WHAT YOU NEED TO DO: Your task is to restate the data word for word.

* begin *

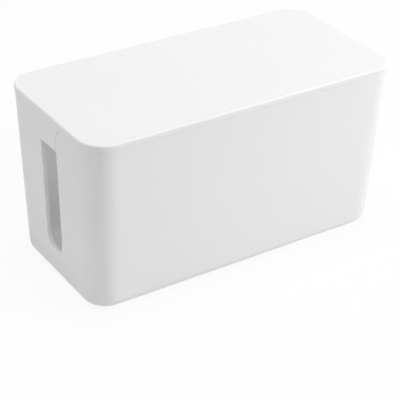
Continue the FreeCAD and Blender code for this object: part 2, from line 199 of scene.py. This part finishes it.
def add_grain(tree, place, surface, scale, strength, height):
    """Raise a fine even grain on a surface, as a bump of its shading alone."""
    grain = add_node(tree, "ShaderNodeTexNoise", {"Scale": scale})
    bump = add_node(tree, "ShaderNodeBump", {"Strength": strength, "Distance": height})
    tree.links.new(place.outputs["Object"], grain.inputs["Vector"])
    tree.links.new(grain.outputs["Fac"], bump.inputs["Height"])
    tree.links.new(bump.outputs["Normal"], surface.inputs["Normal"])


def abs_material():
    """Satin white ABS: a fine spark-eroded grain, and a slow change of gloss across each face."""
    material = bpy.data.materials.new("satin_white_abs")
    tree = new_tree(material)
    place = add_node(tree, "ShaderNodeTexCoord")
    surface = add_node(tree, "ShaderNodeBsdfPrincipled", {
        "IOR": ABS_IOR,
        "Subsurface Weight": 1.0,
        "Subsurface Radius": ABS_DEPTH_SHARES,
        "Subsurface Scale": ABS_DEPTH,
    })
    cloud = add_node(tree, "ShaderNodeTexNoise", {
        "Scale": ABS_CLOUD_SCALE,
        "Detail": ABS_CLOUD_DETAIL,
    })
    colour = add_node(tree, "ShaderNodeMix")
    # Set first, because A and B name the colour inputs in this mode alone
    colour.data_type = "RGBA"
    colour.inputs["A"].default_value = ABS_COLOUR
    colour.inputs["B"].default_value = ABS_SHADE
    gloss = add_node(tree, "ShaderNodeMapRange", {
        "To Min": ABS_ROUGHNESS_LOW,
        "To Max": ABS_ROUGHNESS_HIGH,
    })
    out = add_node(tree, "ShaderNodeOutputMaterial")
    link = tree.links.new
    link(place.outputs["Object"], cloud.inputs["Vector"])
    link(cloud.outputs["Fac"], colour.inputs["Factor"])
    link(colour.outputs["Result"], surface.inputs["Base Color"])
    link(cloud.outputs["Fac"], gloss.inputs["Value"])
    link(gloss.outputs["Result"], surface.inputs["Roughness"])
    add_grain(tree, place, surface, ABS_GRAIN_SCALE, ABS_GRAIN_STRENGTH, ABS_GRAIN_HEIGHT)
    link(surface.outputs[0], out.inputs["Surface"])
    return material


def rubber_material():
    """Soft pale grey rubber with a fine pitted grain."""
    material = bpy.data.materials.new("pale_rubber")
    tree = new_tree(material)
    place = add_node(tree, "ShaderNodeTexCoord")
    surface = add_node(tree, "ShaderNodeBsdfPrincipled", {
        "Base Color": RUBBER_COLOUR,
        "Roughness": RUBBER_ROUGHNESS,
    })
    out = add_node(tree, "ShaderNodeOutputMaterial")
    add_grain(tree, place, surface, RUBBER_GRAIN_SCALE, RUBBER_GRAIN_STRENGTH,
              RUBBER_GRAIN_HEIGHT)
    tree.links.new(surface.outputs[0], out.inputs["Surface"])
    return material


def dress_nodes():
    """Give each CAD piece the finish of its material slot."""
    finishes = {"white_abs": abs_material(), "foot_rubber": rubber_material()}
    slots = {part["node"]: part["material_slot"] for part in frame["record"]["subparts"]}
    for name, piece in frame["nodes"].items():
        piece.material_slots[0].material = finishes[slots[name]]


add_camera()
add_room()
add_floor()
for name, (place, target, sides, power) in SOFTBOXES.items():
    add_softbox(name, place, target, sides, power)
dress_nodes()
bpy.context.scene.view_settings.view_transform = "Standard"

* end *

COMPLETE OUTPUT:
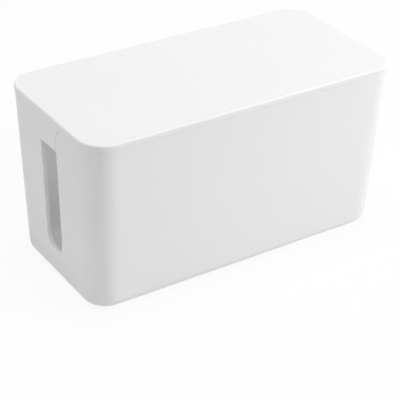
Continue the FreeCAD and Blender code for this object: part 2, from line 199 of scene.py. This part finishes it.
def add_grain(tree, place, surface, scale, strength, height):
    """Raise a fine even grain on a surface, as a bump of its shading alone."""
    grain = add_node(tree, "ShaderNodeTexNoise", {"Scale": scale})
    bump = add_node(tree, "ShaderNodeBump", {"Strength": strength, "Distance": height})
    tree.links.new(place.outputs["Object"], grain.inputs["Vector"])
    tree.links.new(grain.outputs["Fac"], bump.inputs["Height"])
    tree.links.new(bump.outputs["Normal"], surface.inputs["Normal"])


def abs_material():
    """Satin white ABS: a fine spark-eroded grain, and a slow change of gloss across each face."""
    material = bpy.data.materials.new("satin_white_abs")
    tree = new_tree(material)
    place = add_node(tree, "ShaderNodeTexCoord")
    surface = add_node(tree, "ShaderNodeBsdfPrincipled", {
        "IOR": ABS_IOR,
        "Subsurface Weight": 1.0,
        "Subsurface Radius": ABS_DEPTH_SHARES,
        "Subsurface Scale": ABS_DEPTH,
    })
    cloud = add_node(tree, "ShaderNodeTexNoise", {
        "Scale": ABS_CLOUD_SCALE,
        "Detail": ABS_CLOUD_DETAIL,
    })
    colour = add_node(tree, "ShaderNodeMix")
    # Set first, because A and B name the colour inputs in this mode alone
    colour.data_type = "RGBA"
    colour.inputs["A"].default_value = ABS_COLOUR
    colour.inputs["B"].default_value = ABS_SHADE
    gloss = add_node(tree, "ShaderNodeMapRange", {
        "To Min": ABS_ROUGHNESS_LOW,
        "To Max": ABS_ROUGHNESS_HIGH,
    })
    out = add_node(tree, "ShaderNodeOutputMaterial")
    link = tree.links.new
    link(place.outputs["Object"], cloud.inputs["Vector"])
    link(cloud.outputs["Fac"], colour.inputs["Factor"])
    link(colour.outputs["Result"], surface.inputs["Base Color"])
    link(cloud.outputs["Fac"], gloss.inputs["Value"])
    link(gloss.outputs["Result"], surface.inputs["Roughness"])
    add_grain(tree, place, surface, ABS_GRAIN_SCALE, ABS_GRAIN_STRENGTH, ABS_GRAIN_HEIGHT)
    link(surface.outputs[0], out.inputs["Surface"])
    return material


def rubber_material():
    """Soft pale grey rubber with a fine pitted grain."""
    material = bpy.data.materials.new("pale_rubber")
    tree = new_tree(material)
    place = add_node(tree, "ShaderNodeTexCoord")
    surface = add_node(tree, "ShaderNodeBsdfPrincipled", {
        "Base Color": RUBBER_COLOUR,
        "Roughness": RUBBER_ROUGHNESS,
    })
    out = add_node(tree, "ShaderNodeOutputMaterial")
    add_grain(tree, place, surface, RUBBER_GRAIN_SCALE, RUBBER_GRAIN_STRENGTH,
              RUBBER_GRAIN_HEIGHT)
    tree.links.new(surface.outputs[0], out.inputs["Surface"])
    return material


def dress_nodes():
    """Give each CAD piece the finish of its material slot."""
    finishes = {"white_abs": abs_material(), "foot_rubber": rubber_material()}
    slots = {part["node"]: part["material_slot"] for part in frame["record"]["subparts"]}
    for name, piece in frame["nodes"].items():
        piece.material_slots[0].material = finishes[slots[name]]


add_camera()
add_room()
add_floor()
for name, (place, target, sides, power) in SOFTBOXES.items():
    add_softbox(name, place, target, sides, power)
dress_nodes()
bpy.context.scene.view_settings.view_transform = "Standard"